>> start DATA FOR THE TASK

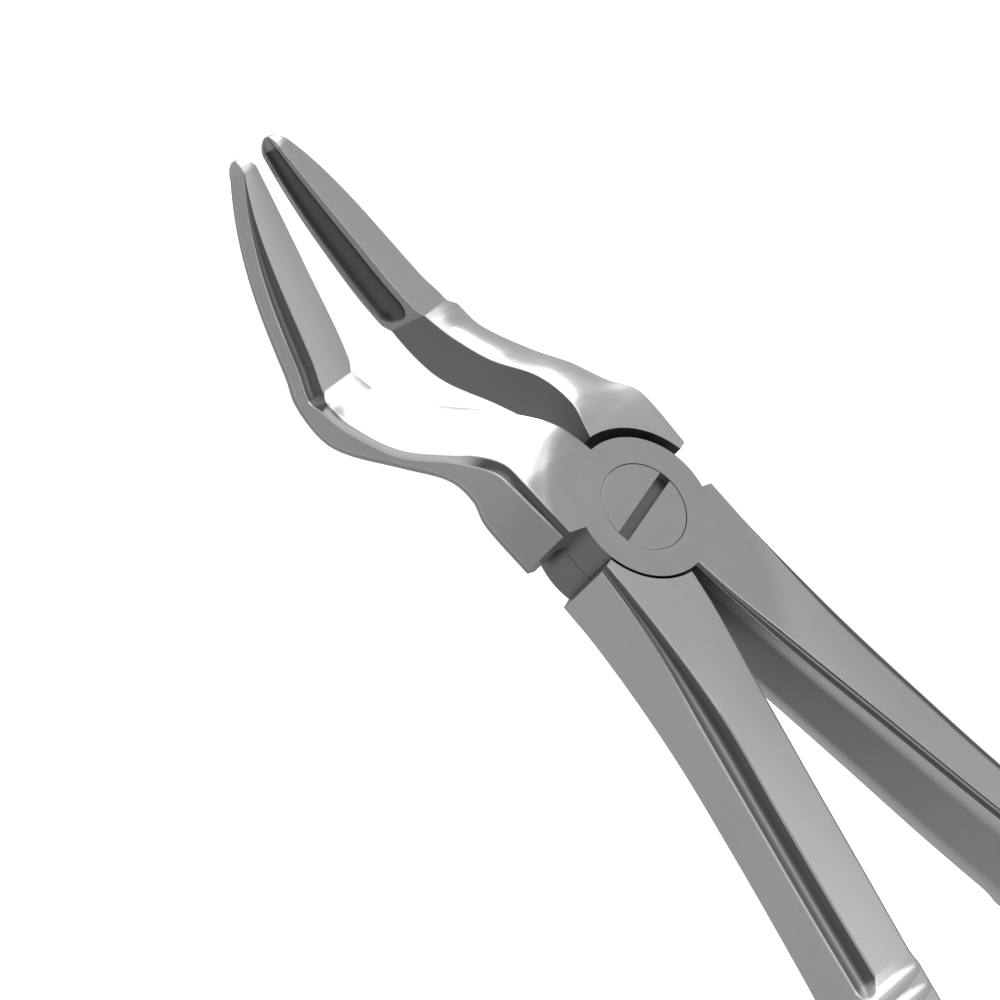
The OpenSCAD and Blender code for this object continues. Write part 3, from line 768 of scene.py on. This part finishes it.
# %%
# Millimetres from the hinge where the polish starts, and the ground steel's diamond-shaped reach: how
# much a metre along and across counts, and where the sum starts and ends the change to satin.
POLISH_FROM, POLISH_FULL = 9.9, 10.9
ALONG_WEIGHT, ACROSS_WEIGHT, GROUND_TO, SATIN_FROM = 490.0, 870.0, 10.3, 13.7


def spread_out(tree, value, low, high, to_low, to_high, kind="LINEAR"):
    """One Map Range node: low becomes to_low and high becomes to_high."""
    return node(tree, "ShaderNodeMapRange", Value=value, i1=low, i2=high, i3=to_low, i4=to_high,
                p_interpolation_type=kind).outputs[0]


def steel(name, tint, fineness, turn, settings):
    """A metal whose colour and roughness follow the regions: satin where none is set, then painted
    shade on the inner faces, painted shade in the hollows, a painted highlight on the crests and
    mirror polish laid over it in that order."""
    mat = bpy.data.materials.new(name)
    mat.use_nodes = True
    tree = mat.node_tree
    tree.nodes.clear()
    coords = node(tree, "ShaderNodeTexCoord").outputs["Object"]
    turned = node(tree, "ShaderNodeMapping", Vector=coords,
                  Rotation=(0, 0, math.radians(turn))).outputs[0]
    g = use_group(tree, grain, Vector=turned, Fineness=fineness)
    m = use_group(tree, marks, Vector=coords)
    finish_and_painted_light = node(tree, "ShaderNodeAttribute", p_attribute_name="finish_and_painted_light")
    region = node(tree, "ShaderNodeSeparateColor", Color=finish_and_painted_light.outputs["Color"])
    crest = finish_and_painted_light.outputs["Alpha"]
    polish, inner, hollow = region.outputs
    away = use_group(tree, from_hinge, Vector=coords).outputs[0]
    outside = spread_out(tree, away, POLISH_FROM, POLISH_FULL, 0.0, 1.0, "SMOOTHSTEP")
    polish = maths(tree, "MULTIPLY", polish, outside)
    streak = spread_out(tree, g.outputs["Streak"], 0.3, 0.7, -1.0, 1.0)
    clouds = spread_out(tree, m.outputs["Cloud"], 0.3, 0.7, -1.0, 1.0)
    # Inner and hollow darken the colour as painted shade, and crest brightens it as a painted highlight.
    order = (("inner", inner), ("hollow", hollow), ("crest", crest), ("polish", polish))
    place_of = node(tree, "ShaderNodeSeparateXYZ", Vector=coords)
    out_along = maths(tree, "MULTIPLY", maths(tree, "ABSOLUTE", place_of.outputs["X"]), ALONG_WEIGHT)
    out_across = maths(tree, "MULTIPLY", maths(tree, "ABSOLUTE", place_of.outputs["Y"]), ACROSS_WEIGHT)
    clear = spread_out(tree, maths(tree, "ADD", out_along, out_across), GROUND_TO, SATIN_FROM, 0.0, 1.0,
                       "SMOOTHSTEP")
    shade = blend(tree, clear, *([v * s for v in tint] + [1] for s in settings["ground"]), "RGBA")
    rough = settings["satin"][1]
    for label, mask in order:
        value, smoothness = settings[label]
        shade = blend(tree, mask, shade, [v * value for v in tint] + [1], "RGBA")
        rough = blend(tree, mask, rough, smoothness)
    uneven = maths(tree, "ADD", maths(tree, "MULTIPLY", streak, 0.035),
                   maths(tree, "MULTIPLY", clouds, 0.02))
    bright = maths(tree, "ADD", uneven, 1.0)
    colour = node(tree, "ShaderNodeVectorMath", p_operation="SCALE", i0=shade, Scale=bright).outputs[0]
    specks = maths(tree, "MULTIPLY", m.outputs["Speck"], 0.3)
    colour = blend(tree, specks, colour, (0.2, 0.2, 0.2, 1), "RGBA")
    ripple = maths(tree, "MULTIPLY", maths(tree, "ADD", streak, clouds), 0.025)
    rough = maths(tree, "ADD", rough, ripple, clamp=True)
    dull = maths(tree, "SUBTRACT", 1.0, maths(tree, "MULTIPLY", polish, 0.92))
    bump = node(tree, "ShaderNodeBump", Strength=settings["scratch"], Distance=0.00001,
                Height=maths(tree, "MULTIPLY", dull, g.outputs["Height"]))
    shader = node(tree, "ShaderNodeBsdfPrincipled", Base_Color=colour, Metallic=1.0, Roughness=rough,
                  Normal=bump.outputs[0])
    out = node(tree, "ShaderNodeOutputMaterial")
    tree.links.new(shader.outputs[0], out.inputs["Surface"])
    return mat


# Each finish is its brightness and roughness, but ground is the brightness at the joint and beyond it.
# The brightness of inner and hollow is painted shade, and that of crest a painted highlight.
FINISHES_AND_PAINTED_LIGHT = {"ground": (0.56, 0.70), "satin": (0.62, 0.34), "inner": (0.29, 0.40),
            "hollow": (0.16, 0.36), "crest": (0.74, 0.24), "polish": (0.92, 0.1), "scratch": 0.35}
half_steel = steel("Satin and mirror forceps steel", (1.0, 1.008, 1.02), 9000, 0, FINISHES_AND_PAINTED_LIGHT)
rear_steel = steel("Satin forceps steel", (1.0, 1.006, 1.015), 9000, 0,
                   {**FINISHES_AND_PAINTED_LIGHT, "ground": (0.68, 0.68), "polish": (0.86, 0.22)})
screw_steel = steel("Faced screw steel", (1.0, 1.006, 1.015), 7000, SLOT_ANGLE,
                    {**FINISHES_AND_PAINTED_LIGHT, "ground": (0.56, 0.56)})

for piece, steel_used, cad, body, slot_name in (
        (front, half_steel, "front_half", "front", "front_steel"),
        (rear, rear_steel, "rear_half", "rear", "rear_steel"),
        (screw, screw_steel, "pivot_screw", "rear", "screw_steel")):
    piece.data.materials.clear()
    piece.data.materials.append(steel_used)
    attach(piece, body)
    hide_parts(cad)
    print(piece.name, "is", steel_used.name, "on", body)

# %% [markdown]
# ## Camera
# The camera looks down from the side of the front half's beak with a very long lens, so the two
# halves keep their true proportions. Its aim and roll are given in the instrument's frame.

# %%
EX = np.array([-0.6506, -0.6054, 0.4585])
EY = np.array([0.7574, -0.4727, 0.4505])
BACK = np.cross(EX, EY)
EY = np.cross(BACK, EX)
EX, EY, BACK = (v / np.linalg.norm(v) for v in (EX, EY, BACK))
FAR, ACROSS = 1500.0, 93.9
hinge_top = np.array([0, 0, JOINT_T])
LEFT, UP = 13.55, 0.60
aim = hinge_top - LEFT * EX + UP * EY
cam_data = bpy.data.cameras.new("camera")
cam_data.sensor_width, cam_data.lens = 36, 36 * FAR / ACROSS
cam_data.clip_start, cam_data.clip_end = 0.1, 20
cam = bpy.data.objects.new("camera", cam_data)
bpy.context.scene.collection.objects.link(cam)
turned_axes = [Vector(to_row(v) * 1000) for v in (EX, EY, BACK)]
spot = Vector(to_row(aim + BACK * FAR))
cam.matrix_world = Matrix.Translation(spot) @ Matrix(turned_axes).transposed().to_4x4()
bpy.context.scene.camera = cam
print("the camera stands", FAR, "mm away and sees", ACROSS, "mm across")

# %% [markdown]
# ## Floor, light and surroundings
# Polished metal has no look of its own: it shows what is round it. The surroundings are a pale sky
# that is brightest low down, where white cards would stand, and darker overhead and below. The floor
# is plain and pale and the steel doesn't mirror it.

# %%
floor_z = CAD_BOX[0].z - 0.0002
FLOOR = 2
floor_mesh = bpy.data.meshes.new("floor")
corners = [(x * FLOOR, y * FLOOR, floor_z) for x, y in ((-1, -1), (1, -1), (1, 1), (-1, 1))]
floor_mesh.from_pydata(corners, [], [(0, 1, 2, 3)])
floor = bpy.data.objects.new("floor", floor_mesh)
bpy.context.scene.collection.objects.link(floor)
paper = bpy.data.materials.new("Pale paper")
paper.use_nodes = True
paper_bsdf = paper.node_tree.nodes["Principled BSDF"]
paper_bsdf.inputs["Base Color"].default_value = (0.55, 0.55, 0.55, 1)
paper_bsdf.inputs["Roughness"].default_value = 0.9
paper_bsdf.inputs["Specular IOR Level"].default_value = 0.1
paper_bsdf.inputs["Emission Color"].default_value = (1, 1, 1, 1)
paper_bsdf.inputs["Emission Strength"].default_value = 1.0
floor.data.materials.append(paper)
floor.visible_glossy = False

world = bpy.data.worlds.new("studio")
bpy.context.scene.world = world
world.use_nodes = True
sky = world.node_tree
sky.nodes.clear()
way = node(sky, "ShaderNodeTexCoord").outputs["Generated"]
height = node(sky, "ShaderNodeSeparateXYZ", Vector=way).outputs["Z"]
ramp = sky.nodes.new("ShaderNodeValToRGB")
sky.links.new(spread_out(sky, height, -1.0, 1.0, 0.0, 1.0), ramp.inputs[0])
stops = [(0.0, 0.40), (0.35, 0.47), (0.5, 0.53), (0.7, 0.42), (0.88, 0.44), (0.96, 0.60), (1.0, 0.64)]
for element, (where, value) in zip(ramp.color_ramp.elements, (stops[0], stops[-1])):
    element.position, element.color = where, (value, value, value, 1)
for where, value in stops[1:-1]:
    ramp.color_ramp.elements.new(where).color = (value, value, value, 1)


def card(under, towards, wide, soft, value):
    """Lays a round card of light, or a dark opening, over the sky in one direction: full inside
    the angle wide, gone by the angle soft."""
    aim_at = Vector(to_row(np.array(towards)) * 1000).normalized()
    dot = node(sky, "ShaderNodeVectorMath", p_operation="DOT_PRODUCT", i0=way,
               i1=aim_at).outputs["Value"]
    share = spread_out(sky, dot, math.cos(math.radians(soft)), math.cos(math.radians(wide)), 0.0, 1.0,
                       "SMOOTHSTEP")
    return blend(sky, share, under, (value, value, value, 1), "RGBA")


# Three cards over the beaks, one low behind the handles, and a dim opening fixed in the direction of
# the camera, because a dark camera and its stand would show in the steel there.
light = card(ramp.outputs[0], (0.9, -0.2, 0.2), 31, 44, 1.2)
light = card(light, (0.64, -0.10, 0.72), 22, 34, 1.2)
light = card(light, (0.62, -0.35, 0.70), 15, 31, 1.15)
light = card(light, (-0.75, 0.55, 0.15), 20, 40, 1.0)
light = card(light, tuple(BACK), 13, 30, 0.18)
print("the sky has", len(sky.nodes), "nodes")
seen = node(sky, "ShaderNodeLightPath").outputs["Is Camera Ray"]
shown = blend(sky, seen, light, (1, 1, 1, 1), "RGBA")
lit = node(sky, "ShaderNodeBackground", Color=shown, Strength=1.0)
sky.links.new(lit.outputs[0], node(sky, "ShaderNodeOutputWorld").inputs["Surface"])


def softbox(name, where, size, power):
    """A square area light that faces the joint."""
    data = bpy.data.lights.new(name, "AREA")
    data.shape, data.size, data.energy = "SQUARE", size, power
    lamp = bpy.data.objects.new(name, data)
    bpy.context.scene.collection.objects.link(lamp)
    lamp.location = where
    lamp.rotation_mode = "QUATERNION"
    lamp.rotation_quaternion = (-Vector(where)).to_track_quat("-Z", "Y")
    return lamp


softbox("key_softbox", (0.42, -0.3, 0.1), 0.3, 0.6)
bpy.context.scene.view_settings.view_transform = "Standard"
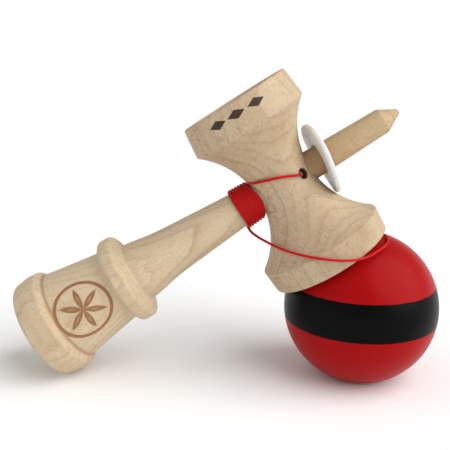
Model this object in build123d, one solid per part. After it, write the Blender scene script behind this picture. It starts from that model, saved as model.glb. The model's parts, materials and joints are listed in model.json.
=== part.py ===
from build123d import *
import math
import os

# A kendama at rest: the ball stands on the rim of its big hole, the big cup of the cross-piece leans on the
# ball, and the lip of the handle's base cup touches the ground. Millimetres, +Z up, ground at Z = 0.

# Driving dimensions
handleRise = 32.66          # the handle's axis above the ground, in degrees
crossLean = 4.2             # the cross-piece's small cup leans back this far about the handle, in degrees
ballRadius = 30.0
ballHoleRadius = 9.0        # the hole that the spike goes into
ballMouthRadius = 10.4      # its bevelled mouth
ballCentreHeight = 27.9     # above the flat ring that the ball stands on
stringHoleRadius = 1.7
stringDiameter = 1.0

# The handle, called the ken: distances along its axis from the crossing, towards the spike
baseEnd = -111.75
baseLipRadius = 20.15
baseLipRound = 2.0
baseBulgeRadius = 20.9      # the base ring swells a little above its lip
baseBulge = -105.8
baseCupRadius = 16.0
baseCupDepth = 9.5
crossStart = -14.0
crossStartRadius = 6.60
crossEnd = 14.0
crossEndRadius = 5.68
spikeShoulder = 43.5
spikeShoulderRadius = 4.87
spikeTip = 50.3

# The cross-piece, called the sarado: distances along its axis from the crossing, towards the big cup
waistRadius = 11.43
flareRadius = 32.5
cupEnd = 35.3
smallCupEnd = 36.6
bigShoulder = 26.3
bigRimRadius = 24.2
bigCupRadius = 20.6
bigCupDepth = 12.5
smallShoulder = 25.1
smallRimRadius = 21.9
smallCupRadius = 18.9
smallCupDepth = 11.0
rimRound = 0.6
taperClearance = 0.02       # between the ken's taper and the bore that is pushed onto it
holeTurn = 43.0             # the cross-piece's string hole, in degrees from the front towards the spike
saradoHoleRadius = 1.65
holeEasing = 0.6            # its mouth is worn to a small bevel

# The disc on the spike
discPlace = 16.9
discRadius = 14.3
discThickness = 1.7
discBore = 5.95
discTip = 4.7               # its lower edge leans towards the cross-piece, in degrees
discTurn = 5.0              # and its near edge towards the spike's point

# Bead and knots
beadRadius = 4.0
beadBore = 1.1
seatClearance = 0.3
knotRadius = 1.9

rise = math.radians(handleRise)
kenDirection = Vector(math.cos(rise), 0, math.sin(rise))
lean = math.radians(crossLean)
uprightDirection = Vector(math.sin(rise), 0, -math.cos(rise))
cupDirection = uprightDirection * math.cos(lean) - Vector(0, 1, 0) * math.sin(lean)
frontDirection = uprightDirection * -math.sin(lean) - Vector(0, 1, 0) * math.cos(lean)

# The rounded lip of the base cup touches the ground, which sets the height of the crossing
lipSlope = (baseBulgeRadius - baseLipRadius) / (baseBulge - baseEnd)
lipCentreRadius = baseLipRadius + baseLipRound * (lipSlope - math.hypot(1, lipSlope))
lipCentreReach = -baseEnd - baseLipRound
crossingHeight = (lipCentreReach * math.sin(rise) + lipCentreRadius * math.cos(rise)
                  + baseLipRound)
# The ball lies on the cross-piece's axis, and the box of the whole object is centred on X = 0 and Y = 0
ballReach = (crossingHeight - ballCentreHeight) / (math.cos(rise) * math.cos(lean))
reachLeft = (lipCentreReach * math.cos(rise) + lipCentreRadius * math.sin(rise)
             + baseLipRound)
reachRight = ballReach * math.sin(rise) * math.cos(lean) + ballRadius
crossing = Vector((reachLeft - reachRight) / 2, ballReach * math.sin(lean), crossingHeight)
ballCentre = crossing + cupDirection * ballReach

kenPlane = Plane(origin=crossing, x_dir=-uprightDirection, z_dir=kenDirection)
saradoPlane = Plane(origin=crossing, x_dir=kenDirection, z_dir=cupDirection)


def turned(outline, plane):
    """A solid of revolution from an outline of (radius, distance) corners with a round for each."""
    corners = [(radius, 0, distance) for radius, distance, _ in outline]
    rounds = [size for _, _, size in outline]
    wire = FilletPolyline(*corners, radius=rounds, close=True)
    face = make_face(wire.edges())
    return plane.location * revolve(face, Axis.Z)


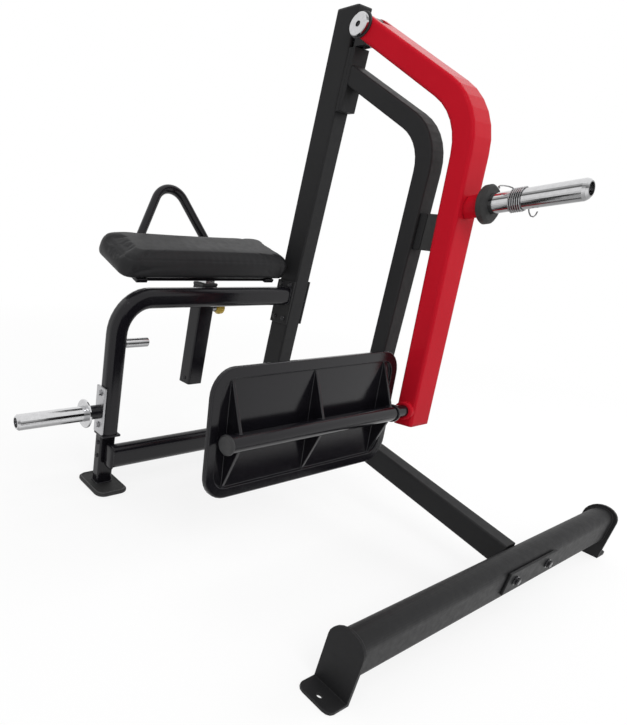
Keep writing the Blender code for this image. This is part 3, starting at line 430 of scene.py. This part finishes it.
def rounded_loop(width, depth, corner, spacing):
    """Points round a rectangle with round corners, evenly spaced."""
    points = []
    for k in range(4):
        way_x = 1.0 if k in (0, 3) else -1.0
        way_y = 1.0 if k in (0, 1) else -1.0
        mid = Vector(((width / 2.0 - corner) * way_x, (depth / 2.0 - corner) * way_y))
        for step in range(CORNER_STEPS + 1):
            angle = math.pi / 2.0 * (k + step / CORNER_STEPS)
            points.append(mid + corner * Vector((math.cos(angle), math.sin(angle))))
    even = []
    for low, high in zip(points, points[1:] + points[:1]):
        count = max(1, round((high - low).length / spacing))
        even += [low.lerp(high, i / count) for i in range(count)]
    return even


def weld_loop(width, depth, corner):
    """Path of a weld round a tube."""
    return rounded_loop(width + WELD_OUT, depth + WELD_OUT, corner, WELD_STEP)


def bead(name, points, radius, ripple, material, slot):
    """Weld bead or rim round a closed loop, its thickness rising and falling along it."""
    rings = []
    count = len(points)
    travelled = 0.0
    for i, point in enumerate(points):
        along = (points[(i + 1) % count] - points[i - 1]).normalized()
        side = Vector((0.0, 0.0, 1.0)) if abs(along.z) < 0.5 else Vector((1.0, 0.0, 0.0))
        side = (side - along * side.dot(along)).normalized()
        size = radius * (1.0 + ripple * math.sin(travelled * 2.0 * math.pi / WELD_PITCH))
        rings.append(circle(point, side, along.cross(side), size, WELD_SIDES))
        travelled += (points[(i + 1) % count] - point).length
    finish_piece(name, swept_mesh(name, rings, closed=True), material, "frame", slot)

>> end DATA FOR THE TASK

*DIRECTIONS*
Extract exactly the run of lines beginning at the line with "Model this object" and ending at the line with "# ball, and", including both ends and nothing beyond them.

*WRITTEN REPLY*
Model this object in build123d, one solid per part. After it, write the Blender scene script behind this picture. It starts from that model, saved as model.glb. The model's parts, materials and joints are listed in model.json.
=== part.py ===
from build123d import *
import math
import os

# A kendama at rest: the ball stands on the rim of its big hole, the big cup of the cross-piece leans on the
# ball, and the lip of the handle's base cup touches the ground. Millimetres, +Z up, ground at Z = 0.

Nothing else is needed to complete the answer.